# [TASK TO CARRY OUT]
Copy, character for character, the lines running from the one with "if empty is" to the one with "# read as a", ends included. Leave out every other line.

****

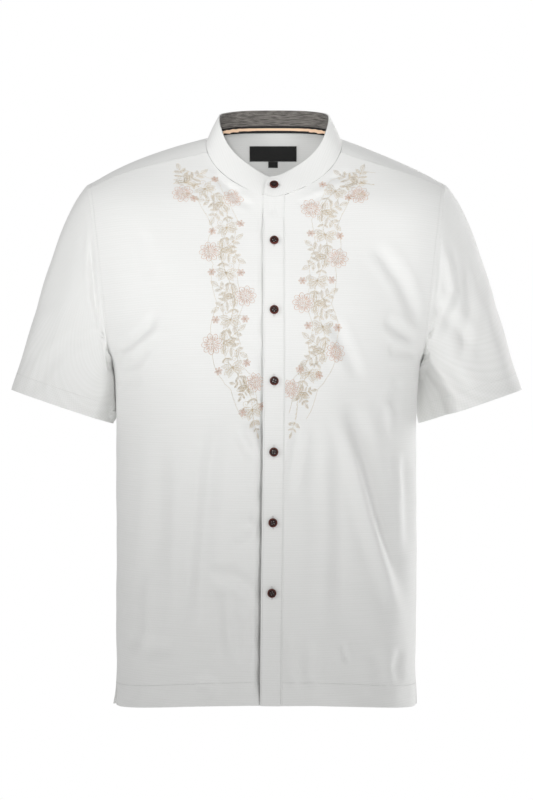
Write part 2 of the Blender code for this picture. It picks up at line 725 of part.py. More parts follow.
def make_label(name, width, height, top, wall, columns, finish):
    """A flat label on the inner face of the yoke, below the neck."""
    xs = np.linspace(-width / 2, width / 2, columns) + LABEL_X
    zs = np.linspace(top, top - height, 3)
    mesh = bpy.data.objects["yoke"].data
    tree = BVHTree.FromPolygons(
        [v.co for v in mesh.vertices], [f.vertices for f in mesh.polygons]
    )
    spots = [[inside_yoke(tree, x, z) for x in xs] for z in zs]
    way = np.array([[w for _, w in row] for row in spots])
    way[:] = unit(way.mean(axis=(0, 1)))
    points = np.array([[p for p, _ in row] for row in spots]) - way * LABEL_STANDOFF
    label = Surface({"left": points[::-1]})
    ways = np.zeros_like(label.place)
    ways[label.grids["left"]] = way[::-1]
    cloth(name, label.place, ways, label.faces(), wall, finish, gap=0)


def make_button(name, centre, out):
    """A round button with a raised rim and a dished face, square to the placket."""
    profile = (
        (0.0, 0.0), (0.84, 0.0), (1.0, 0.35), (0.97, 0.80),
        (0.88, 1.0), (0.77, 0.94), (0.66, 0.62), (0.0, 0.60),
    )  # shares of the radius and the thickness, from the back round to the face
    out = unit(out)
    side = unit(np.cross((0, 0, 1), out))
    up = np.cross(out, side)
    shape = bmesh.new()
    rings = []
    for radius, rise in profile:
        middle = centre + out * rise * BUTTON_THICK
        if radius == 0:
            rings.append([shape.verts.new(middle)])
            continue
        turns = np.arange(BUTTON_SIDES) * 2 * math.pi / BUTTON_SIDES
        rings.append([
            shape.verts.new(
                middle + BUTTON_RADIUS * radius * (math.cos(t) * side + math.sin(t) * up)
            )
            for t in turns
        ])
    for low, high in zip(rings, rings[1:]):
        for k in range(BUTTON_SIDES):
            n = (k + 1) % BUTTON_SIDES
            corners = [low[k % len(low)], low[n % len(low)],
                       high[n % len(high)], high[k % len(high)]]
            shape.faces.new(list(dict.fromkeys(corners)))
    finished(name, shape, BUTTON_BROWN)


def make_buttons(band, way, places):
    """One button on the band's end and six down the placket."""
    strip = body.grids["strip"]
    middle = body.place[strip[:, STRIP_CELLS // 2]]
    ways = body.normal[strip[:, STRIP_CELLS // 2]]
    rise = SHIRTING + 3 * SEAM_GAP + PLACKET_WALL
    for k in range(BUTTON_COUNT):
        height = FIRST_BUTTON - k * BUTTON_SPACING
        spot = [np.interp(height, middle[:, 2], middle[:, c]) for c in range(3)]
        out = unit(np.array([np.interp(height, middle[:, 2], ways[:, c]) for c in range(3)]))
        # a flat button on a bowed strip stands on the strip's highest line
        make_button(f"button_{k + 2}", np.array(spot) + out * (rise + 0.25 * MM), out)
    column = len(places) - 3
    spot = band[1, column] * 0.45 + band[2, column] * 0.55
    make_button("button_1", spot + way[column] * (SEAM_GAP + 0.35 * MM), way[column])


clear_scene()
body, bounds = make_body()
sleeves = {side: sleeve_surface(body, side) for side in (-1, 1)}
make_panels(body, bounds)
for side, name in ((-1, "sleeve_right"), (1, "sleeve_left")):
    sleeve, faces = sleeves[side]
    cloth(name, sleeve.place, sleeve.normal, faces, sleeve.thick, SHIRT_WHITE,
          seam=sleeve.seam)
band, way, up, places = make_collar()
make_tape(band, way, up, places)
make_label("label", *LABEL_SIZE, LABEL_TOP, LABEL_WALL, 9, LABEL_BLACK)
make_label("size_tab", *SIZE_TAB, LABEL_TOP - LABEL_SIZE[1] - SEAM_GAP, LABEL_WALL, 3,
           LABEL_BLACK)
make_buttons(band, way, places)
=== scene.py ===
# %% [markdown]
# # A formal shirt, dressed
# The CAD model gives the shirt's pieces their cut and their form: fronts, placket, back,
# yoke, sleeves and a stand collar, each a thin wall of cloth. Here each one is copied,
# made finer, creased as soft shirting creases, and given its weave, its stitching, its
# buttons and the embroidered garland down both sides of the placket.

# %% Load the frame and keep its box
import math

import bpy
import bmesh
import numpy as np
from mathutils import Matrix, Vector
from mathutils.bvhtree import BVHTree


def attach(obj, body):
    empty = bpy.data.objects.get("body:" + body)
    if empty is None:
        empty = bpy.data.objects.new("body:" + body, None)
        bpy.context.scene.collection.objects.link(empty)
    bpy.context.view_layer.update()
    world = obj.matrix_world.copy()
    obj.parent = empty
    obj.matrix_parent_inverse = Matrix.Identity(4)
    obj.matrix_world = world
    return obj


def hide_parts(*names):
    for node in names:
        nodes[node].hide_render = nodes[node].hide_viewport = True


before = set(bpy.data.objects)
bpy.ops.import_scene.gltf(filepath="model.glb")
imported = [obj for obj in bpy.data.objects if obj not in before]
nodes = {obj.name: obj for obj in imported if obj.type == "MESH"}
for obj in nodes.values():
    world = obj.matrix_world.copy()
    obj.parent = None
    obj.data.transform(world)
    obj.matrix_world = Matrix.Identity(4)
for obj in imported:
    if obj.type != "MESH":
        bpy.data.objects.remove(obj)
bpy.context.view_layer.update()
bpy.ops.object.select_all(action="DESELECT")
MM = 0.001
SHIFT = -0.010  # the body's middle, which hangs a little to one side of the neck
print("nodes:", ", ".join(sorted(nodes)))

# %% [markdown]
# ## Threads and weave
# Shirting is a plain weave: each thread goes over one and under the next. A texture of
# an image would blur up close, so the weave is worked out from the cloth's own UV map,
# which is in metres. First come a few small helpers, so that each material below can be
# read as a recipe: mix two colours, add soft noise, let a height stand out.

# %% Helpers for groups and materials
def new_group(name, inputs, outputs):
    """An empty shader node group with named inputs and outputs."""
    group = bpy.data.node_groups.new(name, "ShaderNodeTree")
    for label, kind, value in inputs:
        made = group.interface.new_socket(label, in_out="INPUT", socket_type=kind)
        if value is not None:
            made.default_value = value
    for label, kind in outputs:
        group.interface.new_socket(label, in_out="OUTPUT", socket_type=kind)
    return group, group.nodes.new("NodeGroupInput"), group.nodes.new("NodeGroupOutput")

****

# [CORRECT RESULT]
    if empty is None:
        empty = bpy.data.objects.new("body:" + body, None)
        bpy.context.scene.collection.objects.link(empty)
    bpy.context.view_layer.update()
    world = obj.matrix_world.copy()
    obj.parent = empty
    obj.matrix_parent_inverse = Matrix.Identity(4)
    obj.matrix_world = world
    return obj


def hide_parts(*names):
    for node in names:
        nodes[node].hide_render = nodes[node].hide_viewport = True


before = set(bpy.data.objects)
bpy.ops.import_scene.gltf(filepath="model.glb")
imported = [obj for obj in bpy.data.objects if obj not in before]
nodes = {obj.name: obj for obj in imported if obj.type == "MESH"}
for obj in nodes.values():
    world = obj.matrix_world.copy()
    obj.parent = None
    obj.data.transform(world)
    obj.matrix_world = Matrix.Identity(4)
for obj in imported:
    if obj.type != "MESH":
        bpy.data.objects.remove(obj)
bpy.context.view_layer.update()
bpy.ops.object.select_all(action="DESELECT")
MM = 0.001
SHIFT = -0.010  # the body's middle, which hangs a little to one side of the neck
print("nodes:", ", ".join(sorted(nodes)))

# %% [markdown]
# ## Threads and weave
# Shirting is a plain weave: each thread goes over one and under the next. A texture of
# an image would blur up close, so the weave is worked out from the cloth's own UV map,
# which is in metres. First come a few small helpers, so that each material below can be
# read as a recipe: mix two colours, add soft noise, let a height stand out.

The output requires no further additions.